Harry Lewis and Willie Fitzgerald were the stars in the windup at the National A. C., Philadelphia, on May 12, before a crowded house. The first round was a pretty even affair, Fitz being the aggressor, and Lewis jabbing well. In the second round after sending a left swing to the mouth and body, Fitz got Lewis in a corner and they fought like demons in a fierce mix-up. Fitz was at his best in this, but he tired and Lewis came back well, the round ending in another hot rally. In the third Fitz walked into several straight lefts from Lewis' mitt, but he drove both hands to the latter's body with great force. Again they mixed it in fast shape. Fitz cornered Lewis in the fourth, but he failed to get his right over, owing to Lewis' clever blocking. The fifth round opened up with a rattling mix-up and with a left to the side of the head Lewis went to his knees. He was up at once and Fitz sailed in, but Lewis covered up and both went to their corners tired. Lewis made a great rally in the final round and the three minutes were marked by the hardest kind of exchanges. Considering the fact that Lewis looked bad in the fifth round, his finish was all the more creditable. Fitzgerald was the winner.

In the preliminary bouts Eddie Johnson and Young Netcher fought a draw and Fred Welsh outpointed Jack Readon.

Thursday, June 3, 2010

1917-01-16 Billy Miske ND10 Jack Dillon (Brooklyn, NY, USA)

1917-01-17 The Evening Telegram (New York, NY) (page 10)


Billy Miske, the St. Paul mauler, clearly established himself as king of the light heavyweight division by defeating Jack Dillon for the third time in a ten round bout at the Broadway Sporting Club last night. Incidentally Miske accomplished the unprecedented feat of trouncing two topnotchers within a period of four days, and proved himself to be one of the most remarkable ringmen of the day.

Miske's subjugation of the "Hoosier Bearcat" was the crowning achievement of his brilliant campaign in the metropolitan district since emerging from the West unheralded several weeks ago. Today the St. Paul boxer is one of the commanding figures of pugilism.

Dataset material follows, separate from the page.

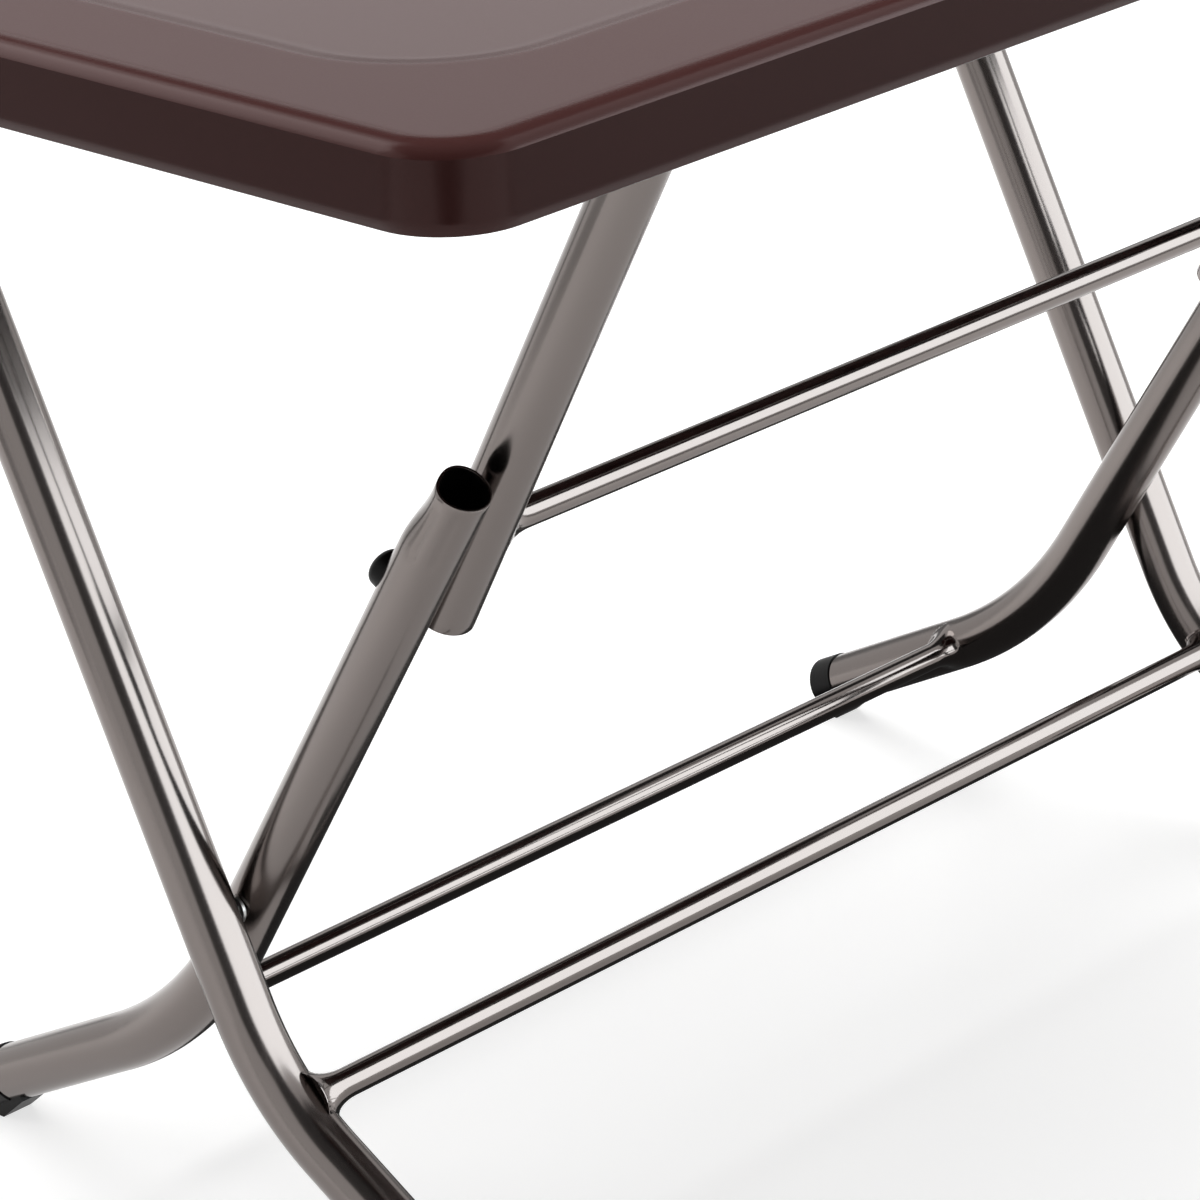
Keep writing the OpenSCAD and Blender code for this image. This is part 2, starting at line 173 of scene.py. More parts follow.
SEEN_WHITE = 1.0
FILL_LIGHT = 0.28
world = bpy.data.worlds.new("surround")
scene.world = world
world.use_nodes = True
sky = world.node_tree
sky.nodes.clear()
sky_out = sky.nodes.new("ShaderNodeOutputWorld")
sky_mix = sky.nodes.new("ShaderNodeMixShader")
sky_path = sky.nodes.new("ShaderNodeLightPath")
for slot, strength in ((1, FILL_LIGHT), (2, SEEN_WHITE)):
    background = sky.nodes.new("ShaderNodeBackground")
    background.inputs["Color"].default_value = (1, 1, 1, 1)
    background.inputs["Strength"].default_value = strength
    sky.links.new(background.outputs[0], sky_mix.inputs[slot])
seen_or_mirrored = larger(sky, sky_path.outputs["Is Camera Ray"], sky_path.outputs["Is Glossy Ray"])
sky.links.new(larger(sky, seen_or_mirrored, sky_path.outputs["Is Transmission Ray"]),
              sky_mix.inputs["Fac"])
sky.links.new(sky_mix.outputs[0], sky_out.inputs["Surface"])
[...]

Many sceptics had figured Miske's unusual activity would prove his undoing, but he showed no ill effects from his gruelling battle with Charley Weinert, and carried the Indianapolis man through ten of the fastest rounds in his career.

Miske earned the honors principally on what he accomplished in the ninth round. He established such a lead in that session it became apparent only a knockout could win for the Bearcat. In the ninth Miske beat him from pillar to post and clearly demonstrated his superiority. The honors by rounds were won as follows.--Miske took the second, third, fifth, sixth, ninth and tenth. Dillon the first, fourth and eighth, and the seventh was even.

Miske encountered a better Dillon than he vanquished a few weeks ago in the same ring. The Indianapolis man weighed 172 pounds and looked as trim as on the night he conquered Frank Moran. Miske, on the other hand, was slightly overweight. He tipped the beam at 175 1/2 pounds, 2 1/2 more than he scaled when he boxed Weinert. This would indicate the Minnesota mauler did not do any strenuous training for the bout.

Disgraceful handling of the crowd both outside and inside the club, marred the bout. The demand for reservations far exceeded the supply, and many of those who did get past the ticket takers had to scramble for seats. Outside the dingy structure there was so much disorder the police had to wield their clubs. Many toclet hp;ders were barred from admission by hysterical special officers. It is high time the Boxing Commission adopted some regulations that will put a stop to rowdyism in handling crowds at fight clubs and put a curb on the bruisers who pose as policemen.